■ Exercise details ■
What is needed is an exact copy of the lines from the line containing "Turn this picture" to the line containing "CUP_TOP = 44.1", both lines included, and nothing else.

■ Data ■
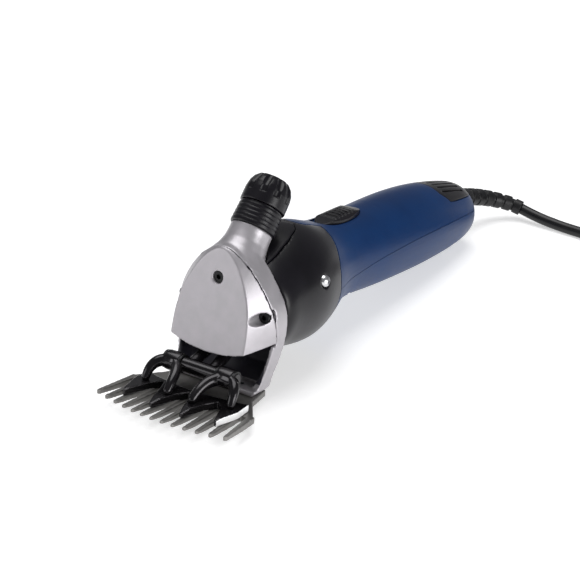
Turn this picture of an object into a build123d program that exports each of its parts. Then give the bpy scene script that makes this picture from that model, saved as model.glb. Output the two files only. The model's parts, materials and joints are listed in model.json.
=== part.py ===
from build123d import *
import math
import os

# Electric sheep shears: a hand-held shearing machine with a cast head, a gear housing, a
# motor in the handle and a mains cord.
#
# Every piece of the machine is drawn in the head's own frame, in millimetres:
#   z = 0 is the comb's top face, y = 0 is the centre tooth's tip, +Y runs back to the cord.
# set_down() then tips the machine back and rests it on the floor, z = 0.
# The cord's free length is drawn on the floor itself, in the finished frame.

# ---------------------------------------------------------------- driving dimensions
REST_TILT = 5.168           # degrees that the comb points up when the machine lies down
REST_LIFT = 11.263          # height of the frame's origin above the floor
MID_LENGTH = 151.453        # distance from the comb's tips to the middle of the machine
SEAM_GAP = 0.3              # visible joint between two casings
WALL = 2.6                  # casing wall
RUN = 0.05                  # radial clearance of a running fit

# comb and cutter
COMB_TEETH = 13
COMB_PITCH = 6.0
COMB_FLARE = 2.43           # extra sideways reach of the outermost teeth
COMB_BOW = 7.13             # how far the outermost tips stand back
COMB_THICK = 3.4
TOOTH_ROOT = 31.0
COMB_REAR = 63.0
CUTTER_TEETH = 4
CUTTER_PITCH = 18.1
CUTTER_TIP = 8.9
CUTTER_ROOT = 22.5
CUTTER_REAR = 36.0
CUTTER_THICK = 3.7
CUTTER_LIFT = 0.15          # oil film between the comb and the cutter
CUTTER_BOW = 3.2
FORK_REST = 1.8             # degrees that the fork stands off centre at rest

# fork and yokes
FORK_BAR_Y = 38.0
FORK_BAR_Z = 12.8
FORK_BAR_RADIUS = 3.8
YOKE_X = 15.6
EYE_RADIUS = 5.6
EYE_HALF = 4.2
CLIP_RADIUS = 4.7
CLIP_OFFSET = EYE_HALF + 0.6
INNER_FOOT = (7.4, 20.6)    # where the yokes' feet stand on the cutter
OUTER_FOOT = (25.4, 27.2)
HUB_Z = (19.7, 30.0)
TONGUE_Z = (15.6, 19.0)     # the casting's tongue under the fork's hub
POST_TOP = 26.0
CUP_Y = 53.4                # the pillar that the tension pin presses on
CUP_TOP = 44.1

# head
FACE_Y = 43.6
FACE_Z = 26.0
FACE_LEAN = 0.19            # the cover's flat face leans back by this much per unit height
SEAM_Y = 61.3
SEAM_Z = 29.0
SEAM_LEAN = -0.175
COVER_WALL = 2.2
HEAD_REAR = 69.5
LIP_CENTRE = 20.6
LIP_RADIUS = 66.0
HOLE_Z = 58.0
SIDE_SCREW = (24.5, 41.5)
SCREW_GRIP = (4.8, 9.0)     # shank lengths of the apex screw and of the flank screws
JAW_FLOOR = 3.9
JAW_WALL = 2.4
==
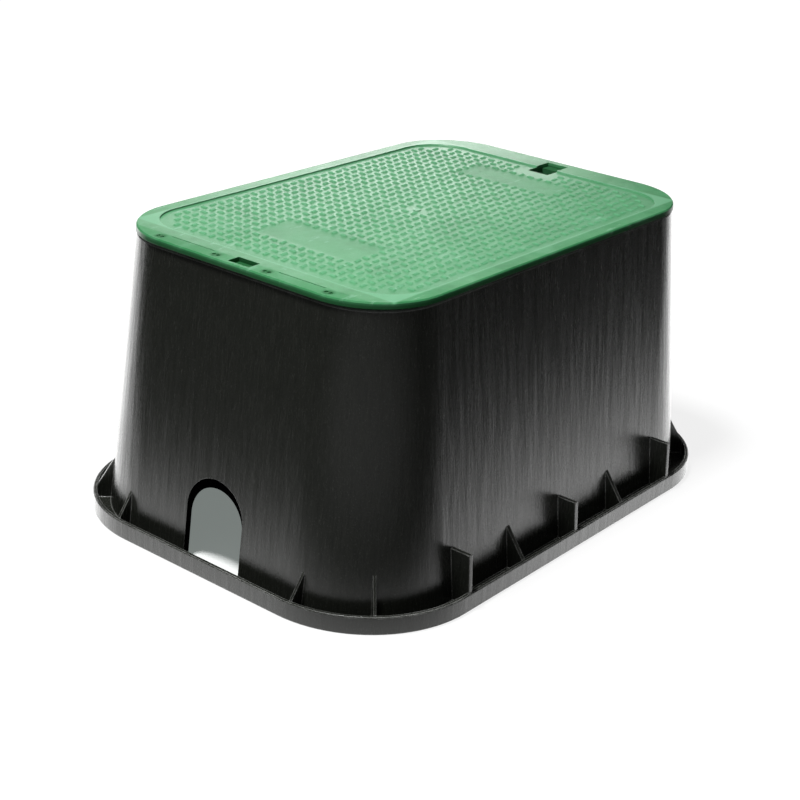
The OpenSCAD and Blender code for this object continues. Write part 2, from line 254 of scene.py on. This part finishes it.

■ Result of the exercise ■
Turn this picture of an object into a build123d program that exports each of its parts. Then give the bpy scene script that makes this picture from that model, saved as model.glb. Output the two files only. The model's parts, materials and joints are listed in model.json.
=== part.py ===
from build123d import *
import math
import os

# Electric sheep shears: a hand-held shearing machine with a cast head, a gear housing, a
# motor in the handle and a mains cord.
#
# Every piece of the machine is drawn in the head's own frame, in millimetres:
#   z = 0 is the comb's top face, y = 0 is the centre tooth's tip, +Y runs back to the cord.
# set_down() then tips the machine back and rests it on the floor, z = 0.
# The cord's free length is drawn on the floor itself, in the finished frame.

# ---------------------------------------------------------------- driving dimensions
REST_TILT = 5.168           # degrees that the comb points up when the machine lies down
REST_LIFT = 11.263          # height of the frame's origin above the floor
MID_LENGTH = 151.453        # distance from the comb's tips to the middle of the machine
SEAM_GAP = 0.3              # visible joint between two casings
WALL = 2.6                  # casing wall
RUN = 0.05                  # radial clearance of a running fit

# comb and cutter
COMB_TEETH = 13
COMB_PITCH = 6.0
COMB_FLARE = 2.43           # extra sideways reach of the outermost teeth
COMB_BOW = 7.13             # how far the outermost tips stand back
COMB_THICK = 3.4
TOOTH_ROOT = 31.0
COMB_REAR = 63.0
CUTTER_TEETH = 4
CUTTER_PITCH = 18.1
CUTTER_TIP = 8.9
CUTTER_ROOT = 22.5
CUTTER_REAR = 36.0
CUTTER_THICK = 3.7
CUTTER_LIFT = 0.15          # oil film between the comb and the cutter
CUTTER_BOW = 3.2
FORK_REST = 1.8             # degrees that the fork stands off centre at rest

# fork and yokes
FORK_BAR_Y = 38.0
FORK_BAR_Z = 12.8
FORK_BAR_RADIUS = 3.8
YOKE_X = 15.6
EYE_RADIUS = 5.6
EYE_HALF = 4.2
CLIP_RADIUS = 4.7
CLIP_OFFSET = EYE_HALF + 0.6
INNER_FOOT = (7.4, 20.6)    # where the yokes' feet stand on the cutter
OUTER_FOOT = (25.4, 27.2)
HUB_Z = (19.7, 30.0)
TONGUE_Z = (15.6, 19.0)     # the casting's tongue under the fork's hub
POST_TOP = 26.0
CUP_Y = 53.4                # the pillar that the tension pin presses on
CUP_TOP = 44.1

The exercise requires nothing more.